When did I first know something was amiss with Nat? Almost immediately. Something inside me told me that mothering a newborn was not supposed to feel so flat. Sometimes I look at the old videos of baby Nat, and I grimly play “find the autism.” I look for signs of lack of affect, eye contact, affection. It is so tough to pinpoint. Yet there is indeed something missing when I watch him—what, I still cannot say. Do I see it because I now know to look?
At first the autism came in little bursts, bad moments here and there, sprinklings of disappointment in what he did or didn’t do.

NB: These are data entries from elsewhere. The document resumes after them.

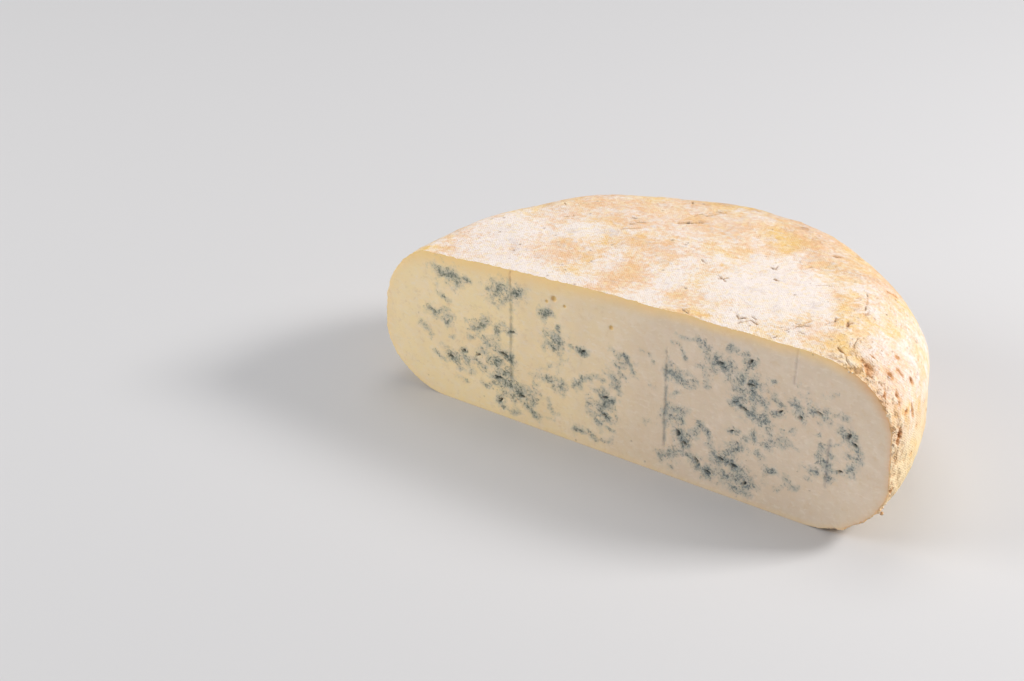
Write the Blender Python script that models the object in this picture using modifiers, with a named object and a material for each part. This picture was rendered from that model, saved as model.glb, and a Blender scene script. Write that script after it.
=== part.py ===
"""Half a wheel of blue-veined mountain cheese, cut through its middle and resting on its base.

The wheel is turned from its outline, settled out of true as a drained curd wheel is, and closed by
the flat cut. Cavities in the rind, and needle channels, eyes and mould pockets in the cut, are then
taken out of it. It is one solid.

Run with: blender --background --python part.py
Metres, +Z up. The origin is the middle of the underside's bounding box, the cut looks along -Y and
+X runs along the cut to its taller end. The modelling frame has the wheel's axis at X = Y = 0 and
the cut in the plane Y = 0, and the finished solid is shifted from there to the origin.
"""
import math
import random

import bmesh
import bpy
import numpy as np
from mathutils import Matrix, Vector, noise
from mathutils.bvhtree import BVHTree

MM = 0.001

# The whole wheel
RADIUS = 160 * MM
HEIGHT = 101 * MM                 # on the axis
CROWN = 4.7 * MM                  # the top is this much lower at the rim than on the axis
RISE = 0.061                      # the top rises by this share of the run towards +X
OVAL = 0.006                      # the radius is this share larger along the cut, and smaller across it

# Rounded edges as (width along the face, height down the side), at the cut's +X end and -X end
TOP_EDGE_RIGHT = (41 * MM, 38 * MM)
TOP_EDGE_LEFT = (30 * MM, 46 * MM)
BASE_EDGE_RIGHT = (51 * MM, 41 * MM)
BASE_EDGE_LEFT = (40 * MM, 44 * MM)
TOP_EDGE = (36 * MM, 42 * MM)     # as turned, before the wheel settles
BASE_EDGE = (45 * MM, 42 * MM)

# Facets
HALF_TURN_STEPS = 80
TOP_RINGS = 12
EDGE_STEPS = 9
SIDE_STEPS = 3

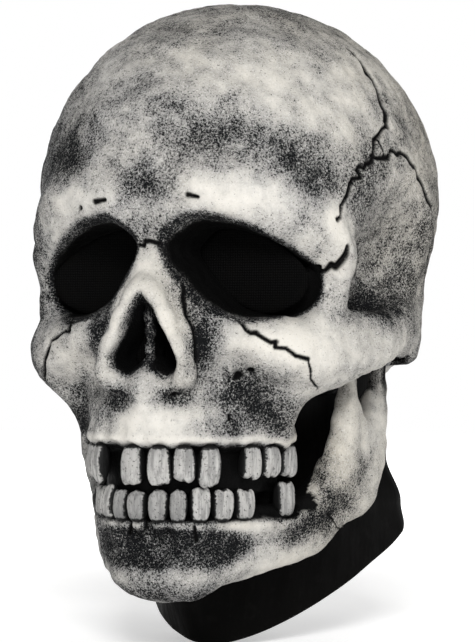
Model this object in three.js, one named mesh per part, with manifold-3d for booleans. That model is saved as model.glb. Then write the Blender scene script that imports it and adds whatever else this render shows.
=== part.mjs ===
// Latex skull mask with a moving lower jaw, worn over the whole head.
// Millimetres, +Z up. The origin lies midway between the wearer's ear openings, the face
// looks along -Y, and the mask's own left side is +X.
import * as THREE from "three";
import { mergeVertices } from "three/addons/utils/BufferGeometryUtils.js";
import Module from "manifold-3d";

const wasm = await Module();
wasm.setup();

// ---- Driving dimensions ----

const CRANIUM = { centre: [0, -12, 58], radii: [90, 109, 91] };
const WALL = 3.6; // latex thickness of the skull
const GAP = 0.4; // between pieces that touch
const GUM = -54.5; // height of the upper gum line
const JAW_GUM = -83.5; // height of the lower gum line
const SOCKET_BACK = -82; // how far back the eye sockets reach
const NOSTRIL_BACK = -98; // how far back the nose hole reaches
const PIVOT = { y: 0, z: -13 }; // axis of the jaw, along X
const JAW_PLATE = { near: 57.6, far: 67 }; // the upright plates of the jaw, in X
const HOOD_WALL = 2.6; // latex thickness of the neck
const RIM = { z: -116, slope: 0.56 }; // the neck's lower edge: z = RIM.z + RIM.slope * y
const HOOD_TOP = { z: 0, slope: 0.3 }; // the neck's upper edge, inside the skull

// Each level of the neck: height, half width, where it is widest, front and rear.
const NECK = [
  { z: 30, half: 54, middle: 16, front: -84, rear: 66 },
  { z: -30, half: 56, middle: 19, front: -84, rear: 69 },
  { z: -62, half: 58, middle: 24, front: -83, rear: 74 },
  { z: -84, half: 64, middle: 30, front: -74, rear: 79 },
  { z: -104, half: 67, middle: 33, front: -60, rear: 81 },
  { z: -165, half: 68, middle: 35, front: -48, rear: 83 },
];

// Teeth from the middle of the mouth outwards: centre, width and how far each turns outwards.
const UPPER_TEETH = [
  { name: "central", x: 6, y: -117, width: 10.4, tall: 15, turn: 7 },
  { name: "lateral", x: 16.3, y: -114.5, width: 9.6, tall: 13.5, turn: 21 },
  { name: "canine", x: 25.4, y: -108.6, width: 9.8, tall: 15, turn: 42 },
  { name: "premolar_1", x: 32, y: -100.5, width: 9, tall: 13, turn: 55 },
  { name: "premolar_2", x: 37.2, y: -91.5, width: 10, tall: 13, turn: 62 },
  { name: "molar_1", x: 41.6, y: -80.8, width: 10.4, tall: 12.5, turn: 68 },
  { name: "molar_2", x: 45.2, y: -69.5, width: 10.4, tall: 13, turn: 74 },
];
const LOWER_TEETH = [
  { name: "central", x: 4.8, y: -115, width: 8.4, tall: 11, turn: 6 },
  { name: "lateral", x: 13, y: -112.8, width: 7.4, tall: 11, turn: 21 },
  { name: "canine", x: 20.6, y: -107.6, width: 8.6, tall: 12.5, turn: 42 },
  { name: "premolar_1", x: 27.4, y: -99.4, width: 9.6, tall: 11.5, turn: 52 },
  { name: "premolar_2", x: 33.4, y: -90, width: 9.6, tall: 11.5, turn: 60 },
  { name: "molar_1", x: 38.6, y: -79.4, width: 10.4, tall: 12, turn: 66 },
  { name: "molar_2", x: 43.4, y: -68, width: 10.4, tall: 13.5, turn: 70 },
];
// The teeth that have fallen out, as the sculpted skull shows.
const LOST = new Set([
  "upper_right_lateral",
  "upper_left_premolar_1",
  "upper_right_molar_2",
  "lower_left_molar_1",
  "lower_right_molar_2",
]);
const TOOTH_DEPTH = 6.4;

const boneLatex = new THREE.MeshStandardMaterial({ color: 0xcfc8bb, roughness: 0.72 });
const toothLatex = new THREE.MeshStandardMaterial({ color: 0xe9e6de, roughness: 0.5 });
const blackLatex = new THREE.MeshStandardMaterial({ color: 0x0b0b0c, roughness: 0.45 });
const gauze = new THREE.MeshStandardMaterial({ color: 0x050505, roughness: 0.95 });
const foam = new THREE.MeshStandardMaterial({ color: 0x2b2b2e, roughness: 0.95 });
const plastic = new THREE.MeshStandardMaterial({ color: 0x161616, roughness: 0.4 });

// ---- Sculpting: signed distances, negative inside, to forms that are mirrored in X ----

function ball(p, [cx, cy, cz], [rx, ry, rz]) {
  const q = [(p.x - cx) / rx, (p.y - cy) / ry, (p.z - cz) / rz];
  const near = Math.hypot(...q);
  const slope = Math.hypot(q[0] / rx, q[1] / ry, q[2] / rz);
  return (near * (near - 1)) / Math.max(slope, 1e-6);
}

// A bent rod: each point holds x, y, z and its radius there.
function rod(p, points) {
  let found = Infinity;
  for (let i = 1; i < points.length; i++) {
    const [ax, ay, az, ar] = points[i - 1];
    const [bx, by, bz, br] = points[i];
    const d = new THREE.Vector3(bx - ax, by - ay, bz - az);
    const q = new THREE.Vector3(p.x - ax, p.y - ay, p.z - az);
    const t = THREE.MathUtils.clamp(q.dot(d) / d.lengthSq(), 0, 1);
    found = Math.min(found, q.addScaledVector(d, -t).length() - (ar + (br - ar) * t));
  }
  return found;
}

// An upright elliptic drum with rounded edges.
function drum(p, [cx, cy, cz], [rx, ry], half, edge) {
  const [ax, ay] = [rx - edge, ry - edge];
  const q = [(p.x - cx) / ax, (p.y - cy) / ay];
  const near = Math.hypot(...q);
  const flat = (near * (near - 1)) / Math.max(Math.hypot(q[0] / ax, q[1] / ay), 1e-6);
  const tall = Math.abs(p.z - cz) - (half - edge);
  return Math.min(Math.max(flat, tall), 0) + Math.hypot(Math.max(flat, 0), Math.max(tall, 0)) - edge;
}

// Union with a fillet about k wide, and the same for a cut.
function join(a, b, k) {
  const h = Math.max(k - Math.abs(a - b), 0) / k;
  return Math.min(a, b) - (h * h * k) / 4;
}
const carve = (a, b, k) => -join(-a, b, k);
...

Nat startled easily and often, though this could have been just a newborn thing; I have no way of knowing. Another possible sign: He didn’t actually look at me for any length of time until his fifth day of life, when suddenly his eyes were opened almost absurdly wide. My sister Laura visited us that day. A medical student, and an aunt for the first time, she was thrilled with this chance to bond with a baby, especially mine. Nat was fully alert and experiencing this world, and it was a noisy, chaotic place for him. Laura and I noted his wide-eyed stare, thinking it was cute.
During Nat’s first week, I did express a few misgivings about the way he would throw up his hands at the slightest jostling or sound. “Why does he do that?” I asked my sister. It was easier asking her, a med student, than calling the pediatrician, whom I felt I was already calling too much.
“That’s his startle reflex,” Laura explained. “Infants have that to protect themselves, to let them know something’s around.”
But why did he do it so often? The least little thing would set him off. Arms shooting up, eyes wide. His body would explode in reaction to every sudden move or loud noise. It didn’t seem right to me, no matter what I was told about it.
But Ned was not worried about Nat. His confidence made me feel both reassured and lonely. He pointed out that Nat did smile at us, after all. In fact, Nat displayed a sense of comfort and ease around all the adults in his life. So Ned focussed on this rather than on the piece that somehow did not feel right to me. Ned has always been one to quietly accept the foibles of others, baby Nat included. But although he could quiet my fears about Nat, after a while they would inevitably reemerge.